● **EXERCISE DESCRIPTION**
Reproduce verbatim the lines up to and including the one with "return third_panel(reach, low_turn_y(reach)", starting from the first.

● **GIVEN MATERIAL**
_ _ _

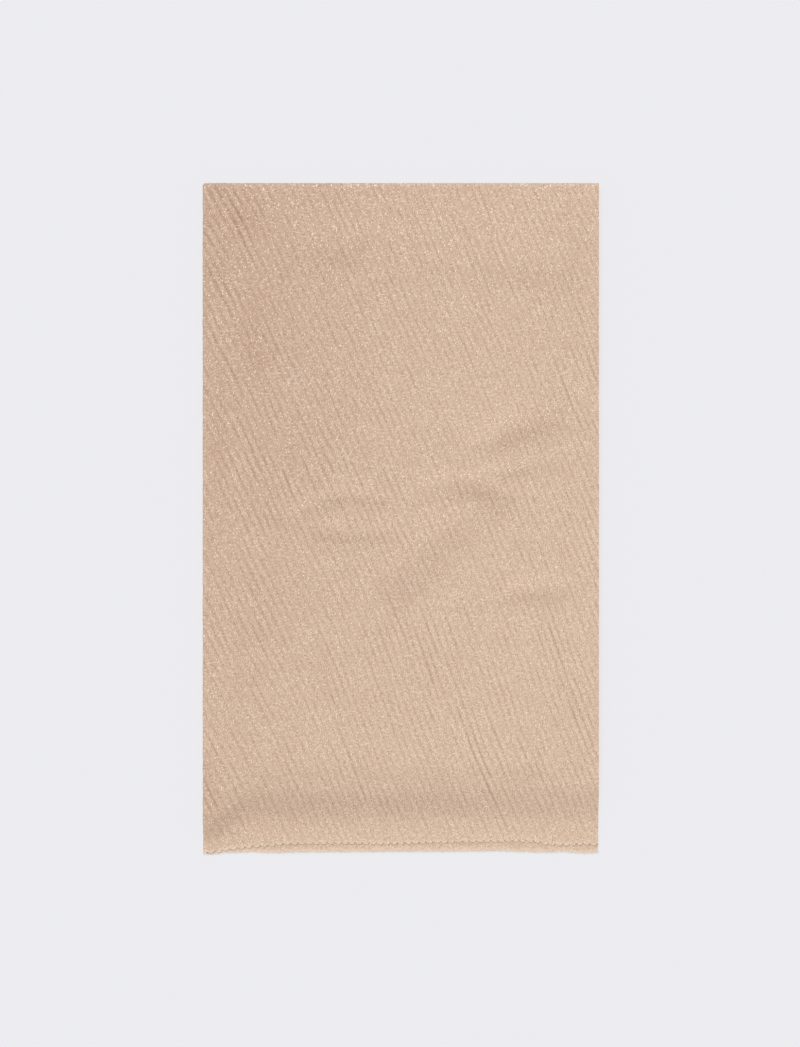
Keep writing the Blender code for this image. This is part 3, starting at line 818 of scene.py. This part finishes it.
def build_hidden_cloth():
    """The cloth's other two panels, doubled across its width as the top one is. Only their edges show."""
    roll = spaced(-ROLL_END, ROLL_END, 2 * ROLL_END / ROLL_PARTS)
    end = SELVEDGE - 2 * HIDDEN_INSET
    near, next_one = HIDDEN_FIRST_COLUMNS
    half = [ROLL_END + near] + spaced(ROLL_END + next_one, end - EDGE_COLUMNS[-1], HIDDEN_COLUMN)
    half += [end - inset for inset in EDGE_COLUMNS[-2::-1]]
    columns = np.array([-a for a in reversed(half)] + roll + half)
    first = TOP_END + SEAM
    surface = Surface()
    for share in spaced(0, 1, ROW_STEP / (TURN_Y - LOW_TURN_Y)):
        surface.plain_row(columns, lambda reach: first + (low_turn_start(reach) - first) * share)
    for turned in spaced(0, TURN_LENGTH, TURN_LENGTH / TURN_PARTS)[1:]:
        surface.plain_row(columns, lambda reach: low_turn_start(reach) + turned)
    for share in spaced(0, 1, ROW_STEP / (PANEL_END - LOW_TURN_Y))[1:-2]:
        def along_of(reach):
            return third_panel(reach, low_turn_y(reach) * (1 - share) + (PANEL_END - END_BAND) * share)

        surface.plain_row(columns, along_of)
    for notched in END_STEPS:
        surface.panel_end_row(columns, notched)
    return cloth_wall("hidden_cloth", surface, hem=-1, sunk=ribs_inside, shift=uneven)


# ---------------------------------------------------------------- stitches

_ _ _

● **CORRECT ANSWER**
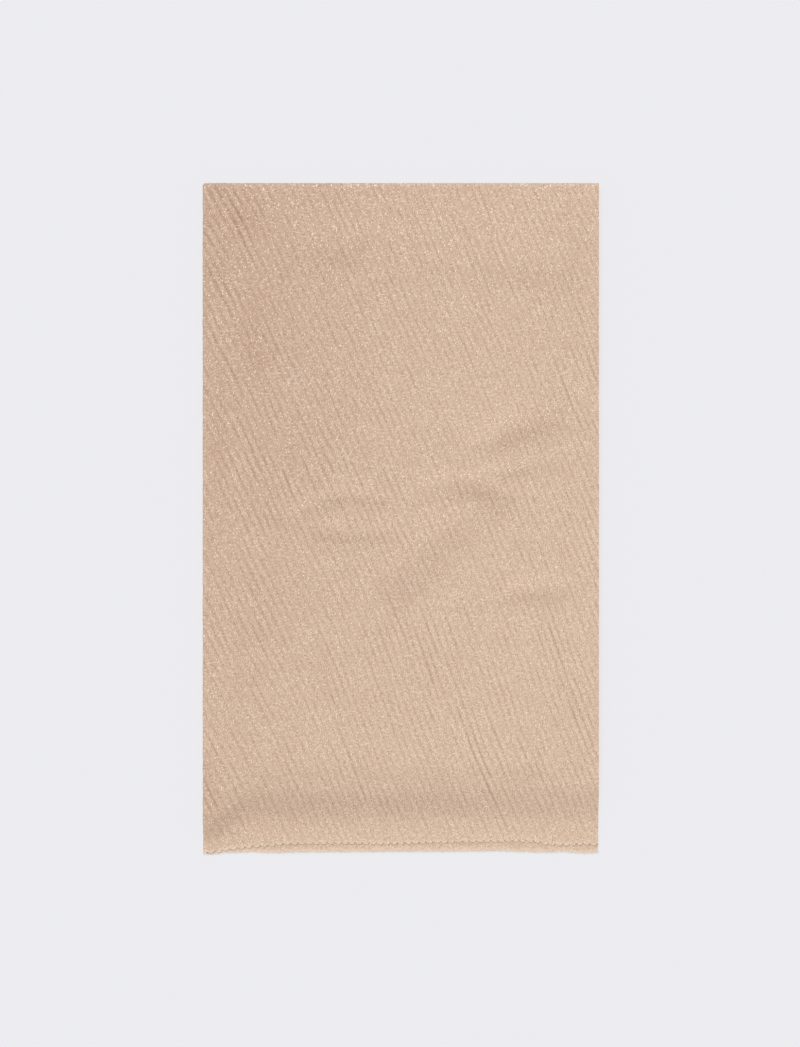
Keep writing the Blender code for this image. This is part 3, starting at line 818 of scene.py. This part finishes it.
def build_hidden_cloth():
    """The cloth's other two panels, doubled across its width as the top one is. Only their edges show."""
    roll = spaced(-ROLL_END, ROLL_END, 2 * ROLL_END / ROLL_PARTS)
    end = SELVEDGE - 2 * HIDDEN_INSET
    near, next_one = HIDDEN_FIRST_COLUMNS
    half = [ROLL_END + near] + spaced(ROLL_END + next_one, end - EDGE_COLUMNS[-1], HIDDEN_COLUMN)
    half += [end - inset for inset in EDGE_COLUMNS[-2::-1]]
    columns = np.array([-a for a in reversed(half)] + roll + half)
    first = TOP_END + SEAM
    surface = Surface()
    for share in spaced(0, 1, ROW_STEP / (TURN_Y - LOW_TURN_Y)):
        surface.plain_row(columns, lambda reach: first + (low_turn_start(reach) - first) * share)
    for turned in spaced(0, TURN_LENGTH, TURN_LENGTH / TURN_PARTS)[1:]:
        surface.plain_row(columns, lambda reach: low_turn_start(reach) + turned)
    for share in spaced(0, 1, ROW_STEP / (PANEL_END - LOW_TURN_Y))[1:-2]:
        def along_of(reach):
            return third_panel(reach, low_turn_y(reach) * (1 - share) + (PANEL_END - END_BAND) * share)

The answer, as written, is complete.